Linkages Between Research, Advocacy and Media Work for Pro-Poor Policy Development and Accountability in Africa Learning from Practice

Poverty, Inequality & Unemployment

A pan-African colloquium of research, advocacy, and media partner organizations was convened by the Bill & Melinda Gates Foundation in partnership with the Southern Africa Trust. The colloquium focused on learning from practical experience in trying to build linkages between research, advocacy and media groups for more effective pro-poor policy work by each group, the challenges and successes in linking the work of the three groups, developing concepts and strategies for how their work can be joined up, their expectations of each other, and the implications for funders.
The discussion confirmed that there are generally weak relationships between the three groups of non-state actors and that this is one of the constraints to doing effective pro-poor policy development and social accountability work in Africa. Media representatives pointed out that researchers tend to use a language which other constituencies do not understand and that researchers are often reluctant to share research results either due to copyright rules, client-privileges or due to the need to validate the results with other researchers before making them available to the public.

Media practitioners, on the other hand, are often limited in their ability to report on research results as a result of weak interpretive skills on specialised or technical content issues, limited in-depth reporting capacity, and being driven by very tight deadlines in news rooms. Advocacy groups tend to undertake campaigns and other initiatives without being adequately informed and backed up by a solid evidence base developed through research. The discussion also noted that both researchers and advocacy groups are not adequately using mass media channels to build public support, shape public thinking, and create a more receptive environment for their policy recommendations.
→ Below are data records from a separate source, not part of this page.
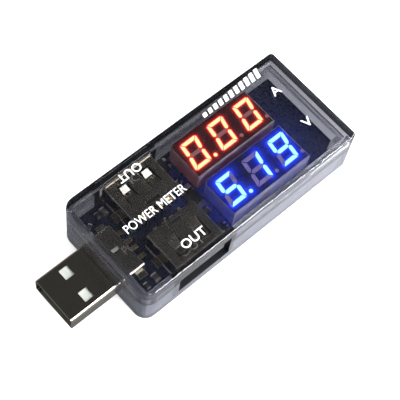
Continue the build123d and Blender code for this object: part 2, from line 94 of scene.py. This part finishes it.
# ---------------------------------------------------------------- case and its windows
cover_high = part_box("window_cover")[1]
cover_top_z = cover_high.z
case_half_width = cover_high.y
case_wall = 1.55 * mm
case_skin = 0.03 * mm
port_low, port_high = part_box("port_a_shell")
port_middle_x = (port_low.x + port_high.x) / 2
window_margin = 0.75 * mm
window_drop = 2.0 * mm
lintel_depth = 0.5 * mm

# ---------------------------------------------------------------- finishes
worn_radius = 0.12 * mm
moulding_grain = 0.002 * mm
moulding_grain_scale = 9000.0
scratch_depth = 0.0002 * mm
tarnish_amount = 0.45
# Pale colour of rubbed metal edges: partly real wear, partly a painted highlight.
rim_colour_wear_and_highlight = (0.95, 0.84, 0.66)
clear_plastic = (0.97, 0.97, 0.98)
# Near-black painted shade for the sill and sides of the port windows.
painted_cut_shade = (0.004, 0.004, 0.006)
track_scale = 520.0
track_block_scale = 240.0
via_scale = 420.0
via_radius = 0.13
via_threshold = 0.82
# How far the board's painted blue glow reaches from the blue digits, in millimetres.
painted_glow_reach_mm = 4.0

# ---------------------------------------------------------------- labels
ink_thickness = 0.012 * mm
ink_sink = 0.004 * mm
thick_strokes = 0.004
thin_strokes = -0.004
bar_count = 11
bar_share = 0.62
bar_lean = 0.3
# Each label's name, words, middle, width and height, turn, and how much its strokes are thickened.
labels = (
    ("label_amps", "A", (24.0 * mm, 5.75 * mm), (2.3 * mm, 2.2 * mm), 0.0, thick_strokes),
    ("label_volts", "V", (24.0 * mm, -4.5 * mm), (2.2 * mm, 2.2 * mm), 0.0, thick_strokes),
    ("label_out_a", "OUT", (port_middle_x - 0.1 * mm, -9.4 * mm), (6.3 * mm, 2.05 * mm), 0.0, thick_strokes),
    ("label_out_b", "OUT", (port_middle_x - 0.55 * mm, 10.55 * mm), (6.0 * mm, 2.05 * mm),
     radians(180.0), thick_strokes),
    ("label_meter", "POWER METER", (-15.65 * mm, 0.75 * mm), (16.3 * mm, 2.0 * mm), 0.0, thin_strokes),
)


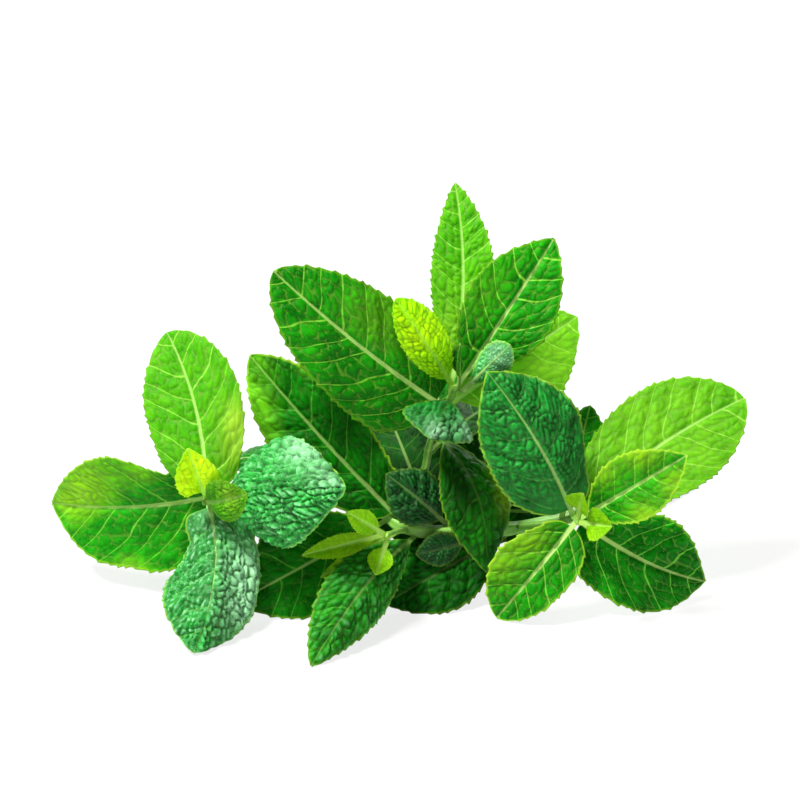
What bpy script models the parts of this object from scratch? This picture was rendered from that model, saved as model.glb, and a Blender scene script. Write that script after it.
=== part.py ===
"""A cut sprig of mint lying on a flat surface: leafy shoots that branch from one square stem.

Written in metres through MM, with +Z up. The sprig rests on z = 0 on its lower leaf tips and
its cut end, and the middle of its outline is over the origin. The front of the sprig, which its
shoots face, is towards -Y.
"""
import bpy
import bmesh
from collections import namedtuple
from math import cos, log, pi, radians, sin
from mathutils import Matrix, Vector

MM = 0.001

# Stems, in millimetres. A stem is square in section and thins towards its growing tip.
STEM_STEPS = 4               # straight pieces between two points of a stem
FLAT_SIDE = 0.9              # how far its flat sides lie from its middle, as a part of the radius
Stem = namedtuple("Stem", "name base_radius tip_radius points")
STEMS = (
    # From the cut end at the back right, past the right and top shoots, to the left shoot's tip.
    Stem("main_stem", 2.0, 0.9,
         ((85, 43.5, 2.1), (61, 19.5, 7), (31, -10.5, 16), (3, -14.5, 18), (-6.5, -4.5, 23.5),
          (-17.5, 3.5, 25.5), (-33, 1.5, 24.5), (-45, -8, 25), (-48, -21, 29))),
    Stem("right_stem", 1.3, 0.7,
         ((32.7, -12, 17.2), (40, -13, 18.5), (45, -17.5, 22.5), (45.5, -25, 25.5))),
    Stem("top_stem", 1.2, 0.8,
         ((3.8, -13.7, 19.8), (7.5, -6.5, 31.5), (9, -4.5, 38.5), (13.5, -4.5, 49.5),
          (15.5, -6, 54.5))),
    Stem("front_stem", 0.9, 0.6,
         ((1.9, -16.5, 18.7), (0, -22.5, 21.5), (-2.5, -27, 23))),
)

# Leaves. Each grows from a stem, at a place counted in that stem's points, and runs to its tip,
# in millimetres. Roll turns it about that line, in degrees, from lying face up. Arch and sweep
# are how far its middle bows up and to the side, as parts of its length. Fold lifts each half
# from the midrib and curl bends it on to the margin, in degrees. Widest is where along its
# length the blade is broadest, and heel and point are the powers that shape its two ends: the
# smaller, the blunter. Lop widens the right half and narrows the left, seen with the tip up and
# the upper face in front; skew does so in the half towards the heel only. Twist turns the blade
# about its midrib, in degrees, from one end to the other. Petiole is the length of the flat
# stalk between the stem and the blade.
LEAF_THICKNESS = 0.5
PETIOLE_LENGTH = 2.0
PETIOLE_WIDTH = 1.4
STEM_GAP = 0.4               # left between a petiole and its stem
TIP_WIDTH = 0.8
TIP_START = 0.99             # part of the blade's length where the tip's flat end starts
FOLD_START = 0.17            # and where its fold has grown from the flat petiole to the full angle
LEAST_CURL = 0.0001          # radians; stands for no curl
LENGTH_STEPS = 10
WIDTH_STEPS = 4
BUD_LENGTH_STEPS = 6
BUD_WIDTH_STEPS = 2
BUD_WIDTH = 10               # a blade narrower than this takes the coarser grid
Leaf = namedtuple("Leaf", "name stem place tip width roll tone arch sweep fold curl widest"
                  " heel point lop skew twist petiole",
                  defaults=(0.0, 0.0, 0.0, 0.0, 0.5, 0.8, 0.8, 0.0, 0.0, 0.0, PETIOLE_LENGTH))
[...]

The colloquium noted that policy development and implementation outcomes can be more effective by building a chain of value-adding linkages between role players from within the different groups. This requires that each role player realises the necessity of the value chain for increased effectiveness of each of their areas of work, in which all should be playing an important and complementary role. However each must acknowledge and accept the legitimate differences in ways of working between the different groups and that there may be some areas of work in which there is no value chain cooperation required.